Nachteil Schwammigkeit kann auch Vorteil sein
Sicher gibt es auch Nachteile gegenüber dem traditionellen Panning per Panpot: Durch die Delays schwimmt das Signal etwas schneller, wird indifferenter und breiter. Andersherum tut das manchen Signalen auch ganz gut, die nicht so messerscharf sein müssen, wie manche Gitarren oder Background-Vocals. Oft versucht man ja mit Effekten, Signale etwas „waberiger“ oder „nach hinten“ zu bekommen. Hier gibt es das quasi umsonst und man spart sich Schmutz durch Early Reflections und Diffusanteile durch ein Reverb. Das ist eine gute Alternative zur Rauminformation, wenn schon viel mit Pannings und Reverb gearbeitet wurde.
Vorsicht aber wegen der Mono-Kompatibilität!
Ein einkanaliges Delay erzeugt jede Menge Korrelationsänderungen. Im Bassbereich sollte man also das Goniometer im Blick halten, insbesondere, wenn man für Vinyl mischt. Und immer schön zum Vergleich „Mono“ in der Abhörsektion drücken, um zu kontrollieren. Und auch perkussive Signale werden besser konventionell gepannt.
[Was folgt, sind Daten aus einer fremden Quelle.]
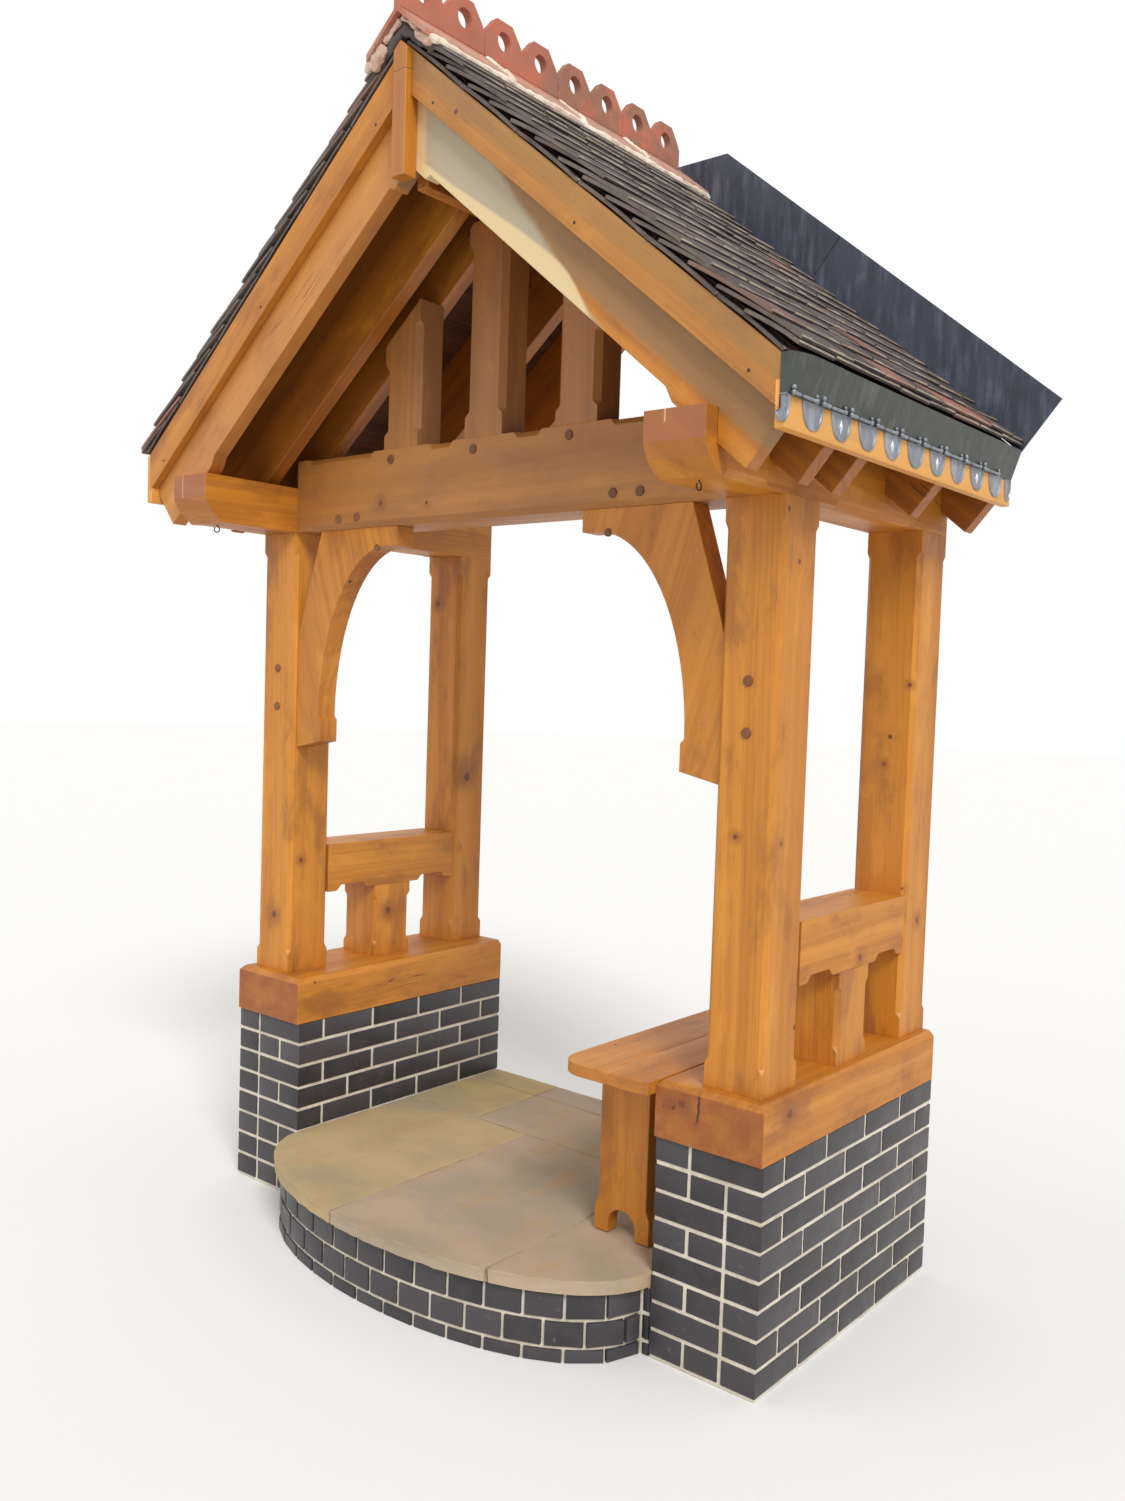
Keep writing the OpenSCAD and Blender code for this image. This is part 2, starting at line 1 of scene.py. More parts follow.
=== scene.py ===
# %% [markdown]
# # An oak porch canopy
# An oak frame with a small tiled roof stands on two low walls of dark brick, with a rounded stone step
# between them. Its solids are already drawn to size. This script loads them as a fixed frame and
# dresses it: every piece is laid where its solid lies. All lengths are metres.

# %% Load the frame
import random
from math import copysign, cos, degrees, pi, radians, sin, sqrt, tan

import bmesh
import bpy
from mathutils import Euler, Matrix, Vector, noise


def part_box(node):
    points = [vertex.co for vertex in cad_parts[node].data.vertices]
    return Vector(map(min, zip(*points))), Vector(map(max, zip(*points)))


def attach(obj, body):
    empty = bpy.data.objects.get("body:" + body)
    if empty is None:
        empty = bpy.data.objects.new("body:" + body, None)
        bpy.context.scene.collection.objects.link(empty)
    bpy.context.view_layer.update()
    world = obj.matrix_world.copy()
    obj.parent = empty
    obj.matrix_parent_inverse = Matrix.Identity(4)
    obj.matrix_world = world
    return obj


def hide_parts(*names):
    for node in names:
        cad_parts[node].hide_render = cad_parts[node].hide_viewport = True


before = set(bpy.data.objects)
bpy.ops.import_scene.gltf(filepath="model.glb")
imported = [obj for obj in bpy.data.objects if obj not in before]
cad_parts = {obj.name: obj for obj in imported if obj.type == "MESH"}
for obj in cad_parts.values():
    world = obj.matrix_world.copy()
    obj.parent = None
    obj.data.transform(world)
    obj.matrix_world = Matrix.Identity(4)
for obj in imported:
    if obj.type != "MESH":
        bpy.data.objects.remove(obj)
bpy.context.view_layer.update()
HANDS = (1, "_right"), (-1, "_left")


def vec(x, y, z):
    return Vector((x, y, z))


shift, spin = Matrix.Translation, Matrix.Rotation
X, Y, Z = vec(1, 0, 0), vec(0, 1, 0), vec(0, 0, 1)

# %% [markdown]
# ## The camera
# The camera stands in front of the right-hand corner at eye height, turned left and tipped down a little.

# %% Place the camera
def placed(name, data):
    """A new object in the scene."""
    thing = bpy.data.objects.new(name, data)
    bpy.context.scene.collection.objects.link(thing)
    return thing


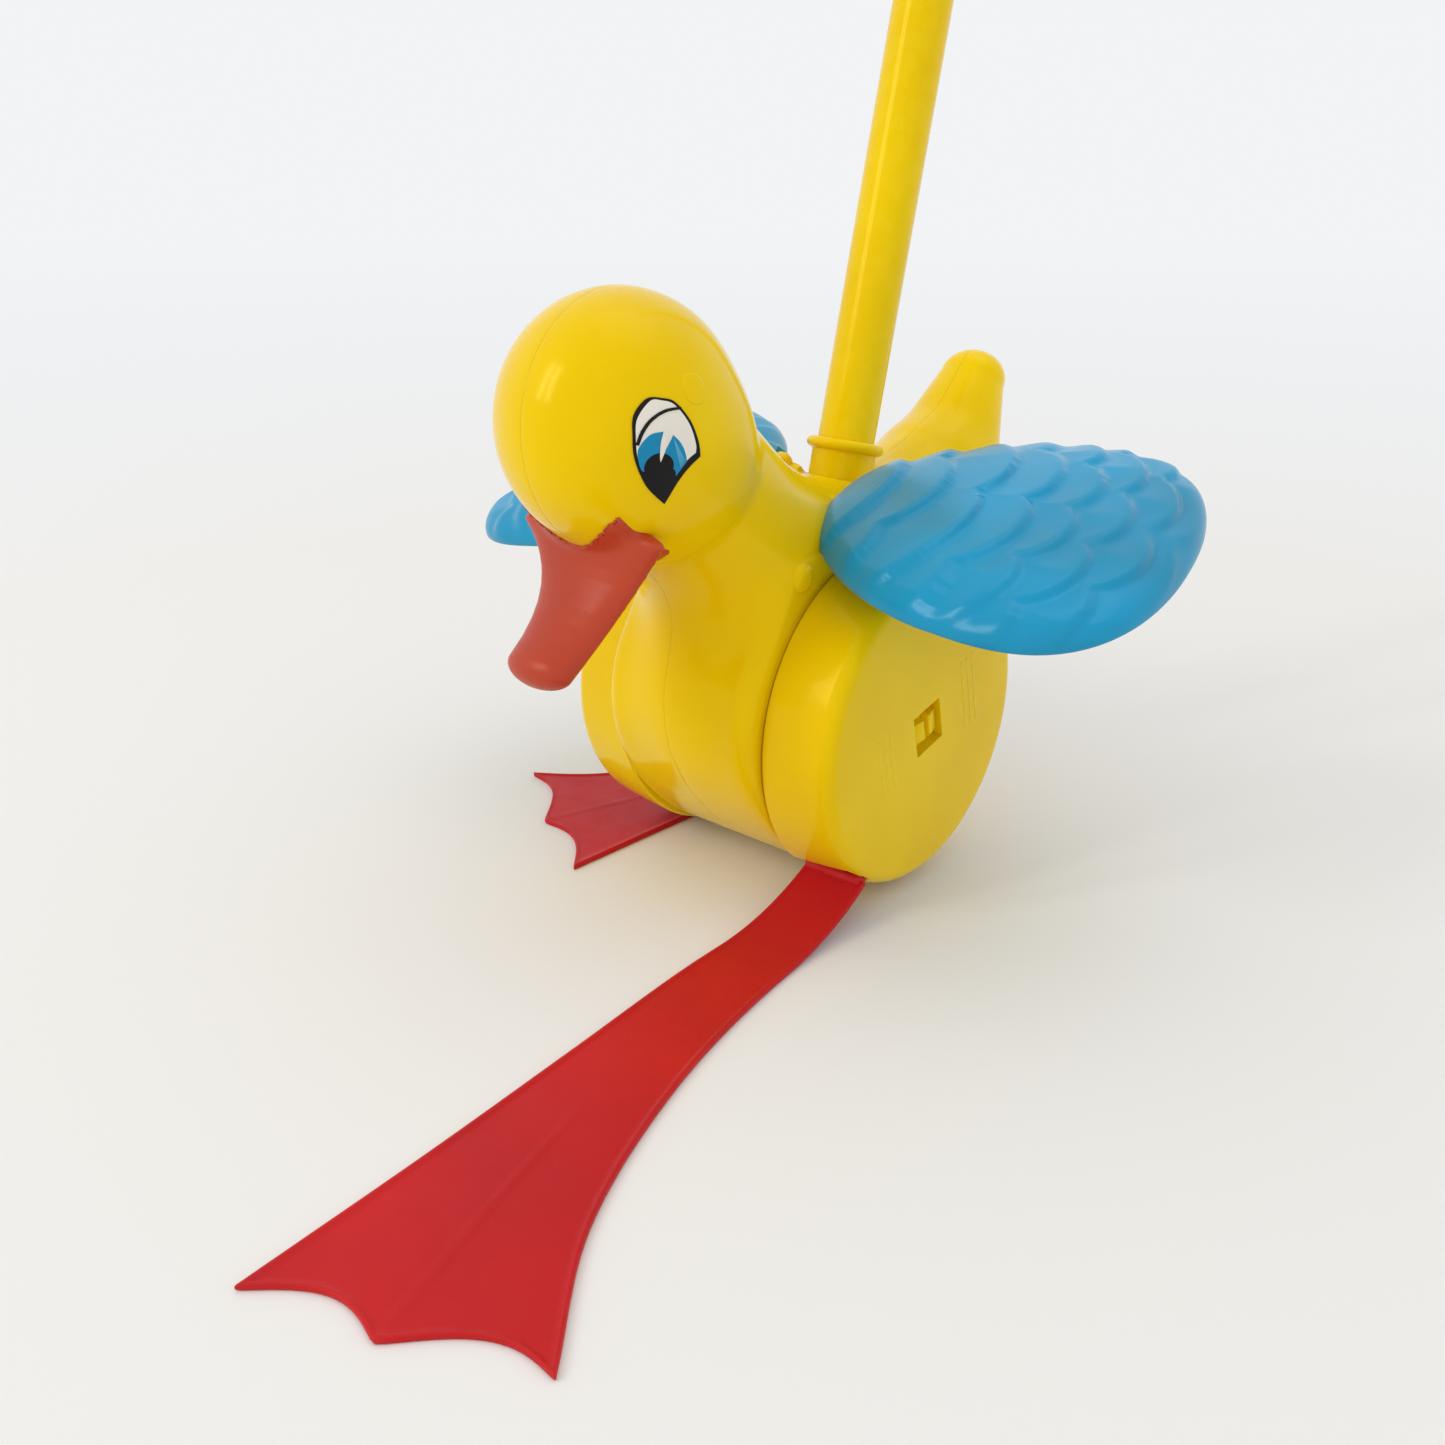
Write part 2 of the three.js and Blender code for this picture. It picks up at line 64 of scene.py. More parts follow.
def place(points):
    """Millimetres from the axle to metres in the frame."""
    return np.asarray(points, float).reshape(-1, 3) * MM + np.array(AXLE)


# ---- camera ----
CAMERA_FROM_AXLE = (214.5, -278.7, 134.0)
CAMERA_YAW = 40.95
CAMERA_PITCH = 22.36
CAMERA_LENS = 33.23

camera = bpy.data.objects.new("camera", bpy.data.cameras.new("camera"))
camera.data.lens = CAMERA_LENS
camera.data.sensor_width = 36.0
camera.data.clip_start = 0.01
camera.data.dof.use_dof = False
camera.matrix_world = (
    Matrix.Translation(Vector(place(CAMERA_FROM_AXLE)[0]))
    @ Matrix.Rotation(math.radians(CAMERA_YAW), 4, "Z")
    @ Matrix.Rotation(math.radians(90 - CAMERA_PITCH), 4, "X")
)
bpy.context.scene.collection.objects.link(camera)
bpy.context.scene.camera = camera


# ---- materials ----
def new_material(name):
    material = bpy.data.materials.new(name)
    material.use_nodes = True
    tree = material.node_tree
    return material, tree, tree.nodes["Principled BSDF"]


def feed(tree, value, socket):
    """Gives an input its value, from another node's output, a number or a colour."""
    if isinstance(value, bpy.types.NodeSocket):
        tree.links.new(value, socket)
    elif isinstance(value, float):
        socket.default_value = value
    else:
        socket.default_value = (*value, 1.0)


def noise(tree, coordinates, scale, detail, roughness=0.5, stretch=None):
    texture = tree.nodes.new("ShaderNodeTexNoise")
    for name, value in (("Scale", scale), ("Detail", detail), ("Roughness", roughness)):
        texture.inputs[name].default_value = value
    if stretch:
        mapping = tree.nodes.new("ShaderNodeMapping")
        mapping.inputs["Scale"].default_value = stretch
        tree.links.new(coordinates, mapping.inputs["Vector"])
        coordinates = mapping.outputs["Vector"]
    tree.links.new(coordinates, texture.inputs["Vector"])
    return texture.outputs["Fac"]


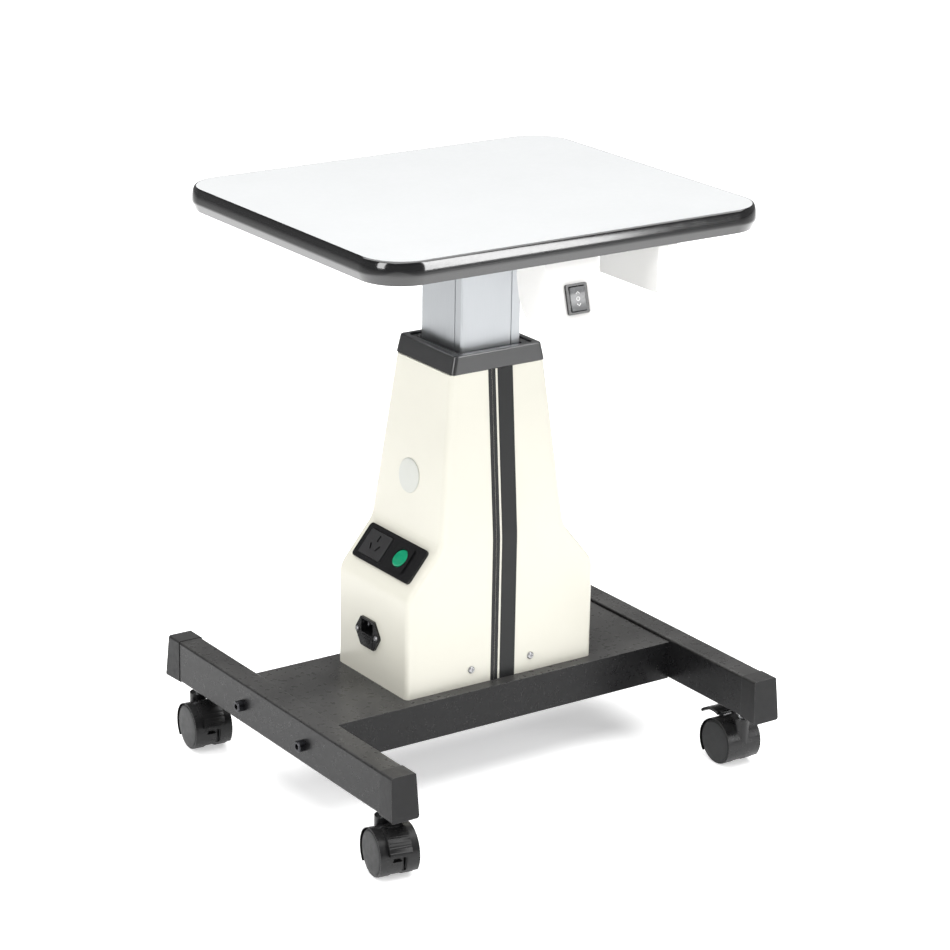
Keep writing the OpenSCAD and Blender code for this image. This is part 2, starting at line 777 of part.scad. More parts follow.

Kombinationen sind doch immer gut
Klangfarbenänderungen zur Richtungsbestimmung wurden zu Beginn dieses Artikels angesprochen. Und auch das geht natürlich. Im Beispiel ist nur der rechte Kanal leicht in den Höhen bedämpft (wodurch natürlich ein winziges Stück Gesamtpegel fehlt – zugegeben). Und schon springt das Signal leicht aus der Mitte nach links. Richtig schön und durchaus natürlich klingend ist die Kombination aus Delay, Level-Pan und EQing.
Ich geb`s ja zu: Es ist immer ein höherer Aufwand, als einfach am Panpoti zu drehen. Aber die gewisse Mehrarbeit lohnt sich – und öffnet Horizonte.